Game Design Student Scores at GDC

By Jordan-Marie Smith

Title art of the video game Call of Cthulhu: The Wasted Land. Credit: Red Wasp Design.

Title art of the video game Call of Cthulhu: The Wasted Land. Credit: Red Wasp Design.

Kim Himmer snagged a coveted spot presenting at the prestigious Game Developers Conference (GDC) in San Francisco, Calif., this spring. All it took was six hours, a video game and a lot of note-taking.

The GDC Game Narrative Advisory Board named Himmer, a student in the American University Master of Game Design program, a Gold-level winner for her narrative review of "Call of Cthulhu: The Wasted Land."

"You sit down and play a game on your PS3, PS4--you don't really think much about it," Himmer says. "But when it comes to actually having to analyze a game it's not like a book where you can flip to page 60 to get that quote from the protagonist."

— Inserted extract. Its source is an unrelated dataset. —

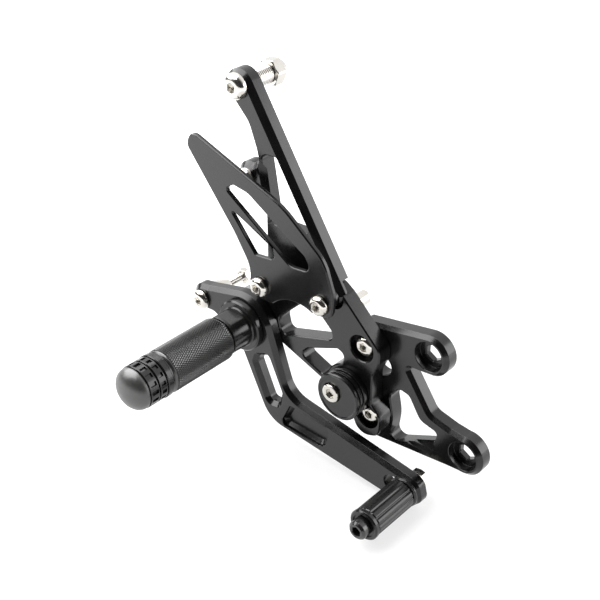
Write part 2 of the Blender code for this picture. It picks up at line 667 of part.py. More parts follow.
def make_foot_peg(b):
    """The peg's base clamps to the carrier plate and is the pedal's pivot."""
    ring(b, "pivot_bush", PEG_AXIS, LEVER_FRONT + 0.2, LEVER_BACK - 0.2, BUSH_OUTER_R,
         BUSH_INNER_R, "bronze")
    face = LEVER_FRONT - GAP
    neck_end = face - PEG_BARREL_START - GAP
    core_end = face - PEG_BARREL_END + CAP_SPIGOT
    spigot = face - (CARRIER_FRONT - GAP)
    profile = [(0.0, core_end), (PEG_CORE_R - 0.8, core_end), (PEG_CORE_R, core_end - 0.8),
               (PEG_CORE_R, neck_end), (PEG_NECK_R - 0.6, neck_end),
               (PEG_NECK_R, neck_end - 0.6), (PEG_NECK_R, PEG_FLANGE_T + 0.8),
               (PEG_NECK_R + 0.8, PEG_FLANGE_T), (PEG_FLANGE_R - 0.8, PEG_FLANGE_T),
               (PEG_FLANGE_R, PEG_FLANGE_T - 0.8), (PEG_FLANGE_R, 0.0), (PEG_SPIGOT_R, 0.0),
               (PEG_SPIGOT_R, spigot), (0.0, spigot)]
    base = b.add(turned("peg_base", profile, PEG_AXIS, face), "peg_anodised")
    b.drill(base, PEG_AXIS, PEG_BOLT_R + THREAD_GAP, face - PEG_THREAD_DEPTH, CARRIER_FRONT)
    b.mill_flats(base, PEG_AXIS, PEG_NECK_FLATS, face - neck_end + NECK_COLLAR,
                 face - PEG_FLANGE_T - NECK_FILLET)
    ring(b, "peg_barrel", PEG_AXIS, PEG_BARREL_END, PEG_BARREL_START, PEG_R,
         PEG_CORE_R + GAP, "peg_anodised", 0.9)
    make_end_cap(b)
    make_peg_bolt(b)


def make_end_cap(b):
    """Turned cap with a collar, two grooved rings and a domed end; screws onto the core."""
    bore = PEG_CORE_R + GAP
    profile = [(0.0, 31.2), (5.4, 30.5), (9.8, 28.5), (12.8, 25.5), (14.3, 22.6),
               (14.6, 20.4), (13.2, 19.9), (13.2, 19.3), (15.2, 18.8), (15.2, 13.4),
               (14.2, 12.9), (14.2, 12.3), (15.2, 11.8), (15.2, 6.2), (15.5, 5.8), (15.5, 2.2),
               (14.9, 1.6), (14.0, 1.6), (14.0, 0.0), (bore, 0.0), (bore, CAP_SPIGOT + 1.0),
               (0.0, CAP_SPIGOT + 1.0)]
    return b.add(turned("peg_end_cap", profile, PEG_AXIS, PEG_BARREL_END - GAP), "peg_anodised")


def make_peg_bolt(b):
    """Clamps the peg's base to the carrier plate from behind."""
    seat = CARRIER_BACK + GAP
    reach = seat - (LEVER_FRONT - GAP - PEG_THREAD_DEPTH + 2.0)
    head, height = PEG_BOLT_R + 3.0, PEG_BOLT_HEAD
    profile = [(0.0, reach), (PEG_BOLT_R - 0.8, reach), (PEG_BOLT_R, reach - 0.8),
               (PEG_BOLT_R, 0.0), (head, 0.0), (head, 0.7 - height), (head - 0.7, -height),
               (0.0, -height)]
    bolt = b.add(turned("peg_bolt", profile, PEG_AXIS, seat, BOLT_STEPS), "black_steel")
    b.drill(bolt, PEG_AXIS, hex_radius(8.0), seat + height / 2, seat + height + 1.0, 6)


# ---------------------------------------------------------------- toe peg, stop and bolts

def make_toe_peg(b):
    """A sleeve that turns on a bolt held in the pedal's slot."""
    hole = CAP["shank"] + THREAD_GAP
    ring(b, "toe_washer", TOE_AXIS, TOE_SLEEVE_BACK + GAP, LEVER_FRONT - GAP, TOE_COLLAR_R,
         hole, "peg_anodised", 0.5)
    ring(b, "toe_sleeve", TOE_AXIS, TOE_SLEEVE_FRONT, TOE_SLEEVE_BACK, TOE_R, hole,
         "peg_anodised", 0.8)
    front = TOE_SLEEVE_FRONT - GAP - TOE_COLLAR_T
    floor = TOE_COLLAR_T - 2.0
    profile = [(TOE_COLLAR_R - 0.6, 0.0), (TOE_COLLAR_R, -0.6), (TOE_COLLAR_R, -TOE_COLLAR_T),
               (hole, -TOE_COLLAR_T), (hole, -floor), (8.2, -floor), (8.2, 0.0)]
    b.add(turned("toe_collar", profile, TOE_AXIS, front, BOLT_STEPS, closed=True),
          "peg_anodised")
    seat = front + floor
    cap_bolt(b, "toe_bolt", TOE_AXIS, seat, CAP, LEVER_BACK + TOE_BOLT_REACH - seat,
             "black_steel")
    washer_back = LEVER_BACK + GAP + TOE_NUT_WASHER_T
    ring(b, "toe_nut_washer", TOE_AXIS, LEVER_BACK + GAP, washer_back, TOE_NUT_WASHER_R, hole,
         "stainless", 0.2)
    hex_nut(b, "toe_nut", TOE_AXIS, washer_back + GAP, M8_NUT, CAP["shank"])


def make_stop(b):
    """Eccentric disc and spacer: turning them sets how high the pedal rests."""
    depth = STOP_SPLIT - STOP_FRONT
    profile = [(0.0, -0.5), (14.6, -0.5), (15.2, 0.0), (16.3, 0.0), (STOP_R, -0.8),
               (STOP_R, -2.2), (15.6, -2.9), (15.6, -3.5), (16.9, -4.1), (16.9, -depth),
               (0.0, -depth)]
    disc = b.add(turned("stop_disc", profile, STOP_CENTRE, STOP_FRONT), "black_anodised")
    hole = CAP["shank"] + THREAD_GAP
    b.drill(disc, STOP_SCREW, hole, STOP_FRONT - 1.0, STOP_SPLIT + 1.0, BOLT_STEPS)
    b.drill(disc, STOP_SCREW, CAP["head"] + 0.5, STOP_FRONT - 1.0,
            STOP_FRONT + STOP_SEAT_DEPTH, BOLT_STEPS)
    front = STOP_SPLIT + GAP
    length = CARRIER_FRONT - GAP - front
    profile = [(0.0, 0.0), (14.6, 0.0), (15.4, -0.8), (15.4, -1.6), (16.8, -2.2),
               (16.8, -length), (0.0, -length)]
    spacer = b.add(turned("stop_spacer", profile, STOP_CENTRE, front), "black_anodised")
    b.drill(spacer, STOP_SCREW, hole, front - 1.0, CARRIER_FRONT + 1.0, BOLT_STEPS)
    low_head = {**CAP, "height": STOP_SCREW_HEAD}
    cap_bolt(b, "stop_screw", STOP_SCREW, STOP_FRONT + STOP_SEAT_DEPTH, low_head,
             STOP_SCREW_LENGTH)


def make_rod_pin(b):
    """Pin behind the pedal's rear arm, where the master cylinder's rod is attached."""
    button_bolt(b, "rod_bolt", ROD_AXIS, LEVER_FRONT, ROD_BOLT, ROD_BOLT_LENGTH)
    hole = ROD_BOLT["shank"] + THREAD_GAP
    profile = [(hole, -ROD_CONE_LENGTH), (hole, 0.0), (ROD_CONE_R, 0.0),
               (ROD_CONE_R, -ROD_CONE_CYLINDER), (hole + 0.8, 1.2 - ROD_CONE_LENGTH),
               (hole + 0.6, -ROD_CONE_LENGTH)]
    b.add(turned("rod_spacer", profile, ROD_AXIS, LEVER_BACK + GAP, BOLT_STEPS, closed=True),
          "stainless")
    hex_nut(b, "rod_nut", ROD_AXIS, ROD_NUT_FRONT, M6_NUT, ROD_BOLT["shank"])


def make_arm_bolts(b):
    """Bolts of the arm: the upper one goes through a long spacer to the frame."""
    button_bolt(b, "arm_bolt_top", ARM_BOLT_TOP, CARRIER_FRONT, TOP_BOLT, TOP_BOLT_LENGTH)
    ring(b, "arm_spacer_top", ARM_BOLT_TOP, CARRIER_BACK + GAP, TOP_SPACER_BACK, TOP_SPACER_R,
         TOP_BOLT["shank"] + THREAD_GAP, "stainless")
    dome_nut(b, "arm_nut_top", ARM_BOLT_TOP, TOP_SPACER_BACK + GAP, M10_NUT, TOP_BOLT["shank"],
             spin=8.0)
    button_bolt(b, "arm_bolt_lower", ARM_BOLT_LOWER, CARRIER_FRONT, BUTTON, ARM_BOLT_LENGTH)
    hex_nut(b, "arm_nut_lower", ARM_BOLT_LOWER, CARRIER_BACK + GAP, M8_NUT, BUTTON["shank"])


def make_carrier_bolts(b):
    for side, axis in (("upper", CARRIER_BOLT_UPPER), ("lower", CARRIER_BOLT_LOWER)):
        button_bolt(b, "carrier_bolt_" + side, axis, CARRIER_FRONT + BOLT_RECESS_DEPTH,
                    PLATE_BOLT, PLATE_BOLT_LENGTH)


def make_rear_post(b):
    """Screw in the back of the carrier plate."""
    seat = CARRIER_BACK + GAP
    head, height, shank = POST_SCREW["head"], POST_SCREW["height"], POST_SCREW["shank"]
    reach = POST_REACH
    profile = [(0.0, reach), (shank - 0.6, reach), (shank, reach - 0.6), (shank, 0.0), (head, 0.0),
               (head, 0.6 - height), (head - 0.6, -height), (0.0, -height)]
    screw = b.add(turned("rear_post", profile, REAR_POST, seat, BOLT_STEPS), "stainless")
    b.drill(screw, REAR_POST, hex_radius(POST_SCREW["hex"]), seat + height / 2,
            seat + height + 1.0, 6)


def finish_shading(b):
    """Smooth shading on every piece, broken at real edges."""
    for piece in b.parts.objects:
        piece.data.shade_smooth()
        piece.data.set_sharp_from_angle(angle=math.radians(35))


def main():
    clear_scene()
    b = Builder()
    make_bracket(b)
    make_carrier(b)
    make_carrier_bolts(b)
    make_rear_post(b)
    make_arm(b)
    make_arm_bolts(b)
    make_guard(b)
    make_pedal(b)
    make_foot_peg(b)
    make_toe_peg(b)
    make_stop(b)
    make_rod_pin(b)
    finish_shading(b)


main()
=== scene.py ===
"""Looks of the motorcycle rear-set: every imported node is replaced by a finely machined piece.

Lengths are in millimetres until a mesh is written. The plates lie parallel to XZ, -Y faces the
rider, and every turned piece has its axis along Y. Places and radii come from the frame's boxes;
the outlines of the plates repeat those of the solids with finer arcs and softened edges.
"""
import json
import math

import bmesh
import bpy
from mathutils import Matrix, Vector
from mathutils.geometry import tessellate_polygon


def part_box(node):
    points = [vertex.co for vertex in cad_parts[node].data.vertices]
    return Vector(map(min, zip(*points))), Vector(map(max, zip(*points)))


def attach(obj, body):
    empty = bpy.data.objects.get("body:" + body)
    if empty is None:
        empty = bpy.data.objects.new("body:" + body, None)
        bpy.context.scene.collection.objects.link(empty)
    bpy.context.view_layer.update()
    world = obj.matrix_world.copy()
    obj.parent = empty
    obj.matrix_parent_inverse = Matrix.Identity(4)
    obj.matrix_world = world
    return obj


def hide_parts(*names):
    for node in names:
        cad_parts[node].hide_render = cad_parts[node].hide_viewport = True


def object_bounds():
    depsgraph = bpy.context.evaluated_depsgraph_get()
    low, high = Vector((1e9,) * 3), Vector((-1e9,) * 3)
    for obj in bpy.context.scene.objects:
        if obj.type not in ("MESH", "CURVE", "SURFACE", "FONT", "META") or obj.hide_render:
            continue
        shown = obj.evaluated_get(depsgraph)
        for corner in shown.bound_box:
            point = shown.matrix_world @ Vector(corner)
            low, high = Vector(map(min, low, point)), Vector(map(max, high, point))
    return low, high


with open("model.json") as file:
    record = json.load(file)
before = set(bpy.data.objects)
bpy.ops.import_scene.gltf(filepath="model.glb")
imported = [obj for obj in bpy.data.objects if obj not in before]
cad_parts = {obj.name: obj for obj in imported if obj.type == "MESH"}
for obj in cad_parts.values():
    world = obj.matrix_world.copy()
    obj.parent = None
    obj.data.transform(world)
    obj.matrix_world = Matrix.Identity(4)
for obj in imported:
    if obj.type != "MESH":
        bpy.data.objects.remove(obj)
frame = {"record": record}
cad_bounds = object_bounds()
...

In order to properly analyze "Call of Cthulhu: The Wasted Land," Himmer had to get savvy about how she documented her findings. The use of game play recording software, pausing the game to take notes, and screen captures were key tools in helping Himmer accurately document what she would include in her review.

This wasn't the first time Himmer sat down with "Call of Cthulhu." Last summer, Himmer researched how World War I was represented in different games. The research lead her to "Call of Cthulhu" and her work was presented at conference at the United States Military Academy at West Point.

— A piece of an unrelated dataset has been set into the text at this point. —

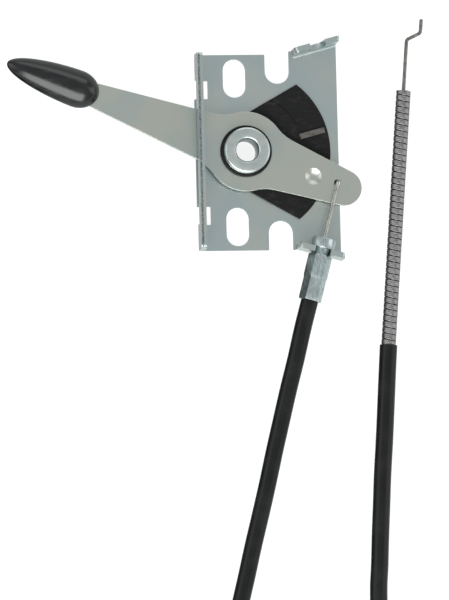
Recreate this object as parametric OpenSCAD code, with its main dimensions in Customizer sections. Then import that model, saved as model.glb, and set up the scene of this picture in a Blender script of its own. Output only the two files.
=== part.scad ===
// Lever-type throttle control: a bent steel bracket, a lever with a knob on a fixed pivot bush,
// a plastic detent plate, and a sheathed control cable held in the bracket's lower flange.
// Millimetres. The control lies on the back of its bracket at z = 0, with the origin on the pivot
// axis, +X from the pivot towards the cable hole in the lever and +Y up the bracket.

/* [Bracket] */
// Thickness of the sheet steel
sheet_t = 2; // [1.8:0.1:2.2]
// Height of the bracket along Y
bracket_h = 70.6; // [70:0.2:71.6]
// Pivot axis to the outer face of the guide flange
guide_reach = 17.6; // [17.4:0.1:18]
// Pivot axis to the right-hand edge
right_reach = 34; // [33.8:0.1:34.6]
// Height of the bent flanges above the back face
flange_h = 12; // [11.6:0.1:12.6]
// Width of the two mounting slots
slot_w = 8.3; // [8:0.1:8.6]
// End-to-end length of the two mounting slots
slot_l = 13.9; // [13:0.1:14.4]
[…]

For this project, the game's rich story development made it a good choice for a review.

"Any game that invokes literary traditions of H.P. Lovecraft and T.S. Eliot is just begging for a narrative review," Himmer said. 

"It was easy for me to break down that narrative, because I have a master's degree in English Literature. So, that's where I'm comfortable. Although it was not an easy paper to write, it was in my comfort zone, academically. It was a good fit for me." 

As an English Literature Professor at the U.S. Naval Academy, Himmer routinely teaches digital texts and games alongside more traditional codex-based narratives.

Transitioning from literature into game design might seem a bit odd, but Himmer says that both fields have similarities. "It's just another mode of storytelling, really," Himmer said about game design. "I think that stories in games have been generally dismissed, but I just think that it's a new mode of storytelling. [I]f you look at storytelling and mythology, culturally that's how knowledge was handed down."

"That's how the mores of a society were handed down and I think that there's a lot of space to do that in video games. And that's why this (game design) program and persuasive play is more aimed at how do we pass along knowledge, how do we teach."

Before She left for San Francisco, several professors gave Himmer advice on navigating the conference.

Josh McCoy, an assistant professor in the Department of Computer Science, told Himmer that the privilege of presenting a narrative game review at GDC can catalyze a career.

"He said 'You know, people have launched careers and Ph.D. aspirations and all sorts of different things just from having one of these posters displayed at GDC,' " Himmer said.